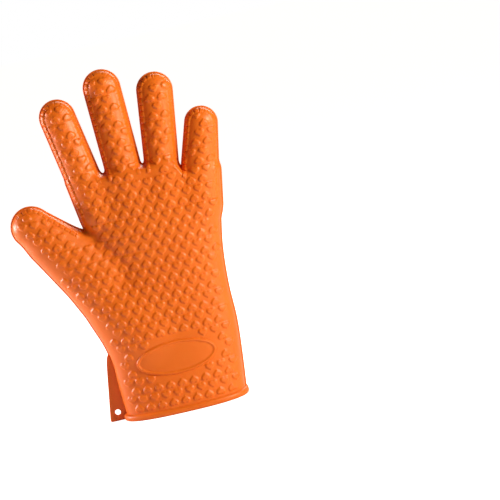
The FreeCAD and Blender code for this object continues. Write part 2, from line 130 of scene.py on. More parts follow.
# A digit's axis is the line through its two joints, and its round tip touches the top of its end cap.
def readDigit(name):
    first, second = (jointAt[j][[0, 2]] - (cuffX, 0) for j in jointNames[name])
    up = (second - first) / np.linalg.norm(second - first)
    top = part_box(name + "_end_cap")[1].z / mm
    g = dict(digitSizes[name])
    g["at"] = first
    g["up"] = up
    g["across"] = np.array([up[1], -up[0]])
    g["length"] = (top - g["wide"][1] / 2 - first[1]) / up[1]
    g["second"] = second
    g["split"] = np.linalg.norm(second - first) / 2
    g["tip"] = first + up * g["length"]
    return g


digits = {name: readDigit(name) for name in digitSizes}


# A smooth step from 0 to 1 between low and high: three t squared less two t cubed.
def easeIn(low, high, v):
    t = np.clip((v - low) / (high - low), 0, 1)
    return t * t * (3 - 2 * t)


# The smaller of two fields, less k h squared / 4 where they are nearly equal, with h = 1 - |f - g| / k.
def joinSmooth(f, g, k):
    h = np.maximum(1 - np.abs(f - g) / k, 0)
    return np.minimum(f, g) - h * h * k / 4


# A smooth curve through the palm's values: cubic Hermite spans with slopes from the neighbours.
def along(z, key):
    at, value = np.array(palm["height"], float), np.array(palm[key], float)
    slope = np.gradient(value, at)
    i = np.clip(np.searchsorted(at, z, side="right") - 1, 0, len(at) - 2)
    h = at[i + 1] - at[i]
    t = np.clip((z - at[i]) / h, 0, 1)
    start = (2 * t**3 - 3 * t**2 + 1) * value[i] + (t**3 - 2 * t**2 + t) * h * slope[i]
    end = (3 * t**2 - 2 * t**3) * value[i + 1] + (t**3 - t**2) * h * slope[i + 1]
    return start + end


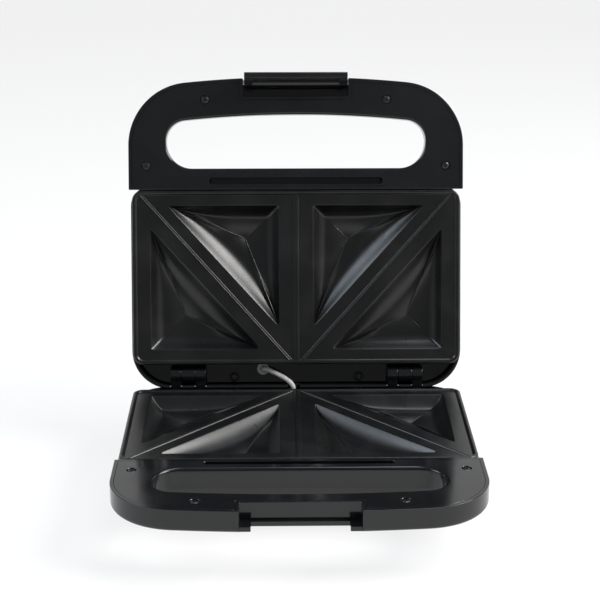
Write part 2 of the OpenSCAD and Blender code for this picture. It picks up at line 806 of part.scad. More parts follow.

Set task: Your task is to quote, without any alteration, the lines running from the top of the records to the line that holds "return np.minimum(f, g) - h * h * k / 4", both included.

Reply to the task:
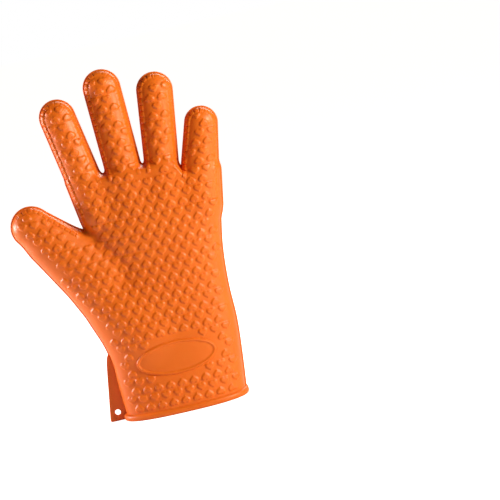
The FreeCAD and Blender code for this object continues. Write part 2, from line 130 of scene.py on. More parts follow.
# A digit's axis is the line through its two joints, and its round tip touches the top of its end cap.
def readDigit(name):
    first, second = (jointAt[j][[0, 2]] - (cuffX, 0) for j in jointNames[name])
    up = (second - first) / np.linalg.norm(second - first)
    top = part_box(name + "_end_cap")[1].z / mm
    g = dict(digitSizes[name])
    g["at"] = first
    g["up"] = up
    g["across"] = np.array([up[1], -up[0]])
    g["length"] = (top - g["wide"][1] / 2 - first[1]) / up[1]
    g["second"] = second
    g["split"] = np.linalg.norm(second - first) / 2
    g["tip"] = first + up * g["length"]
    return g


digits = {name: readDigit(name) for name in digitSizes}


# A smooth step from 0 to 1 between low and high: three t squared less two t cubed.
def easeIn(low, high, v):
    t = np.clip((v - low) / (high - low), 0, 1)
    return t * t * (3 - 2 * t)


# The smaller of two fields, less k h squared / 4 where they are nearly equal, with h = 1 - |f - g| / k.
def joinSmooth(f, g, k):
    h = np.maximum(1 - np.abs(f - g) / k, 0)
    return np.minimum(f, g) - h * h * k / 4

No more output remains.